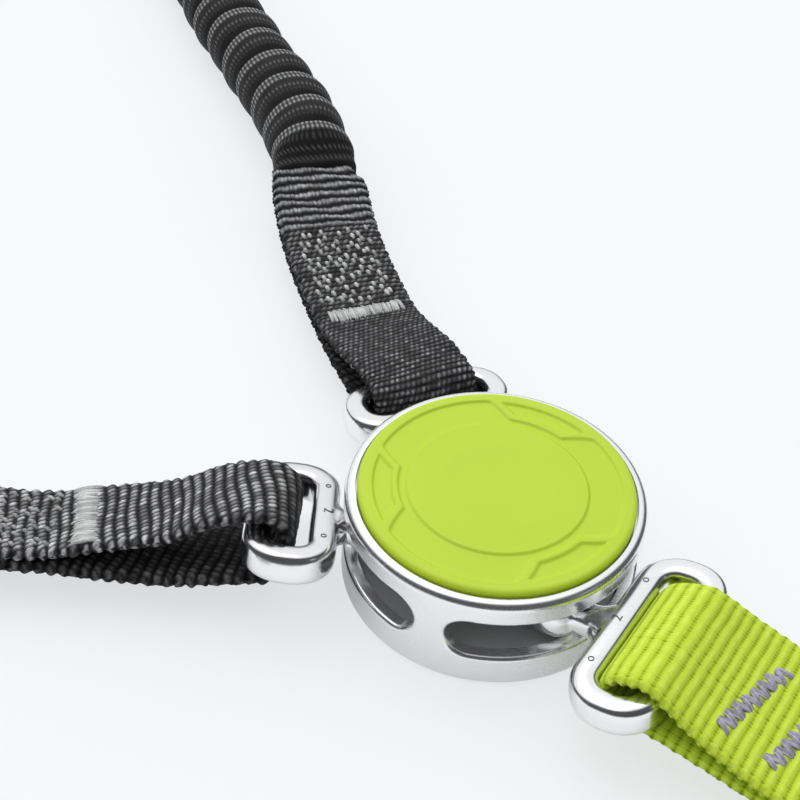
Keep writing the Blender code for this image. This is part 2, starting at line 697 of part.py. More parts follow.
def make_pad():
    """Moulded pad with a raised rim, three lens-shaped lands and a dished middle."""
    rim = PAD_HEIGHT
    field = rim - PAD_STEP
    edge = (PAD_RADIUS - PAD_EDGE_ROUND, rim - PAD_EDGE_ROUND)
    profile = [(0.0, PAD_UNDERSIDE), (PAD_RADIUS, PAD_UNDERSIDE)]
    profile += arc_points(edge, PAD_EDGE_ROUND, 0.0, math.pi / 2, steps=2)
    profile += [
        (PAD_RING_RADIUS, rim + PAD_CROWN / 4),
        (PAD_RING_RADIUS - PAD_STEP, field + PAD_CROWN / 4),
        (PAD_MIDDLE_RADIUS, field + PAD_CROWN / 2),
        (PAD_MIDDLE_RADIUS - PAD_STEP, field + PAD_CROWN / 2 + PAD_STEP),
        (PAD_DISH_RADIUS, field + PAD_CROWN + PAD_STEP),
        (0.0, field + PAD_CROWN),
    ]
    pad = add_object("top_pad", turned_mesh(profile, HUB_FACETS), MATERIALS["lime_pad"])
    land_inner = PAD_RING_RADIUS - PAD_LAND_WIDTH
    land_top = rim + PAD_CROWN / 4
    margin_angle = PAD_POCKET_MARGIN / PAD_RING_RADIUS
    for index in range(SLOT_COUNT):
        azimuth = slot_azimuth(index)
        land = land_outline(
            land_inner, PAD_RING_RADIUS + PAD_STEP, PAD_LAND_FLAT_HALF_ANGLE, PAD_LAND_HALF_ANGLE, azimuth,
        )
        join(pad, scratch_object(prism_mesh(land, PAD_UNDERSIDE + PAD_STEP, land_top)))
        pocket = land_outline(
            land_inner + PAD_POCKET_MARGIN, PAD_RING_RADIUS - PAD_STEP,
            PAD_LAND_FLAT_HALF_ANGLE - margin_angle, PAD_LAND_HALF_ANGLE - 2 * margin_angle, azimuth,
        )
        cut(pad, scratch_object(prism_mesh(pocket, rim - PAD_POCKET_DEPTH, rim + CUT_OVERRUN)))
    shade(pad, math.radians(25.0))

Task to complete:
Repeat the preceding lines exactly, please, every one of them.

Result of this task:
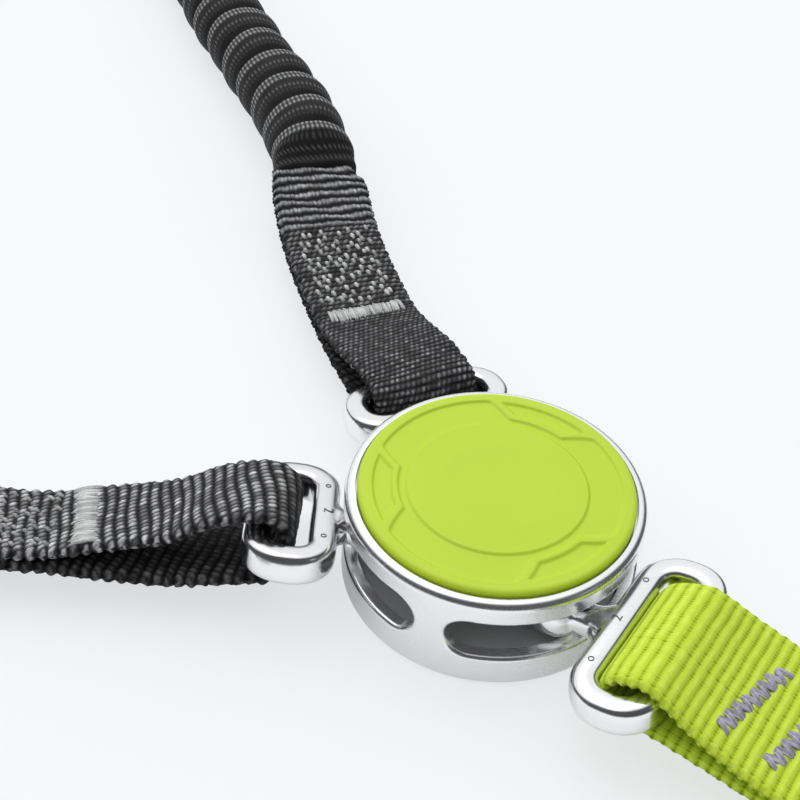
Keep writing the Blender code for this image. This is part 2, starting at line 697 of part.py. More parts follow.
def make_pad():
    """Moulded pad with a raised rim, three lens-shaped lands and a dished middle."""
    rim = PAD_HEIGHT
    field = rim - PAD_STEP
    edge = (PAD_RADIUS - PAD_EDGE_ROUND, rim - PAD_EDGE_ROUND)
    profile = [(0.0, PAD_UNDERSIDE), (PAD_RADIUS, PAD_UNDERSIDE)]
    profile += arc_points(edge, PAD_EDGE_ROUND, 0.0, math.pi / 2, steps=2)
    profile += [
        (PAD_RING_RADIUS, rim + PAD_CROWN / 4),
        (PAD_RING_RADIUS - PAD_STEP, field + PAD_CROWN / 4),
        (PAD_MIDDLE_RADIUS, field + PAD_CROWN / 2),
        (PAD_MIDDLE_RADIUS - PAD_STEP, field + PAD_CROWN / 2 + PAD_STEP),
        (PAD_DISH_RADIUS, field + PAD_CROWN + PAD_STEP),
        (0.0, field + PAD_CROWN),
    ]
    pad = add_object("top_pad", turned_mesh(profile, HUB_FACETS), MATERIALS["lime_pad"])
    land_inner = PAD_RING_RADIUS - PAD_LAND_WIDTH
    land_top = rim + PAD_CROWN / 4
    margin_angle = PAD_POCKET_MARGIN / PAD_RING_RADIUS
    for index in range(SLOT_COUNT):
        azimuth = slot_azimuth(index)
        land = land_outline(
            land_inner, PAD_RING_RADIUS + PAD_STEP, PAD_LAND_FLAT_HALF_ANGLE, PAD_LAND_HALF_ANGLE, azimuth,
        )
        join(pad, scratch_object(prism_mesh(land, PAD_UNDERSIDE + PAD_STEP, land_top)))
        pocket = land_outline(
            land_inner + PAD_POCKET_MARGIN, PAD_RING_RADIUS - PAD_STEP,
            PAD_LAND_FLAT_HALF_ANGLE - margin_angle, PAD_LAND_HALF_ANGLE - 2 * margin_angle, azimuth,
        )
        cut(pad, scratch_object(prism_mesh(pocket, rim - PAD_POCKET_DEPTH, rim + CUT_OVERRUN)))
    shade(pad, math.radians(25.0))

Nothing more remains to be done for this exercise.